Moulding machines using the direct lock system were more likely to save more energy. Faraday Plastics Director Richard Simpson said: 'Faraday Plastics is delighted to be helping to map out factual data of this kind - in order that moulders in the industry may be able to make informed and reliable choices about cost effective moulding options. Low energy processing is a key part of the Faraday Plastics mission and these findings in relation to gas injection technology will help in creating a more effective processing sector of the future.'

Terry Pearson of CGI (Cinpres Gas Injection) said: 'Certainly our experience with many customers confirms that by using gas assisted moulding, internal and external, in mould pressures are reduced by up to 50%. Therefore power consumption must be reduced in many cases when the size of moulding machine (lock force) is reduced.

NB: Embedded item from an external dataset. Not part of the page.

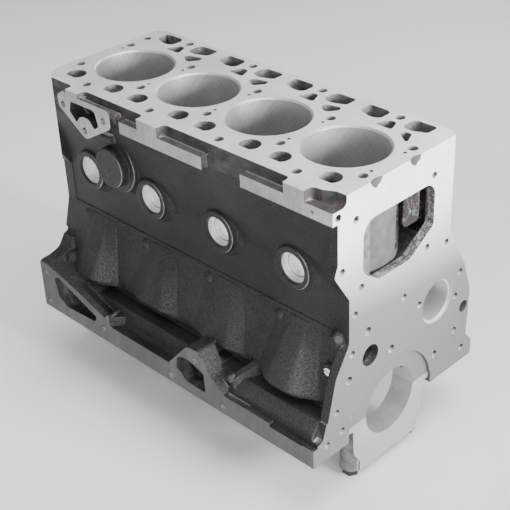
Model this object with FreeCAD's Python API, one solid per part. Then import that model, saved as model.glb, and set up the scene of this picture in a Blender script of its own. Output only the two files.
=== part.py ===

The reduction in weight of plastic processed by up to 40% in thick section moudings must also produce a pro-rata heating cost saving.'

Pearson added: 'We are very encouraged by the contributions being made by Faraday and Bradford in bringing this increasingly important aspect of injection moulding to the notice of a hard pressed industry.'

Bradford University is an academic affiliate of the Faraday Plastics partnership, as are most recognised polymer-based University departments in the UK. Dame Prof Julia Higgins, Chemical Engineering, Imperial College, and EPSRC Chair, and Prof Tom McLeish, Director of the Polymer Interdisciplinary Research Centre (IRC) at Leeds have recently become Faraday plastics affiliates.

Richard Simpson, Faraday Plastics Director, said that UK Universities have a clear mission to bring their polmeric know-how and scientific skills into the marketplace of industrial and commercial communities. Both parties can only benefit from contact and interaction with each other. 'We in the UK have world class resources in both research and commercial exploitation. Our role at Faraday Plastics is to enhance both activities by bringing them closer together.'

Simpson urges other leading UK academics to apply to join the FP affiliate scheme, which is currently free of charge.

Benefits for academe include:
* Collaboration with companies to form research teams.
* Support in the preparation of research bids.
* Help in identifying funding sources.
* Opportunities to exploit research outputs.

The purpose of the Faraday Plastics affiliate scheme is to link both industry and academe in meeting the critical technological challenges of the plastics sector.
Benefits in the new nano-technology-based polymers, low-energy processing techniques, and environmental polymers are now being shared through the Faraday Plastics network.
Faraday Plastics will publish an edited version of the study and its finding on its web site.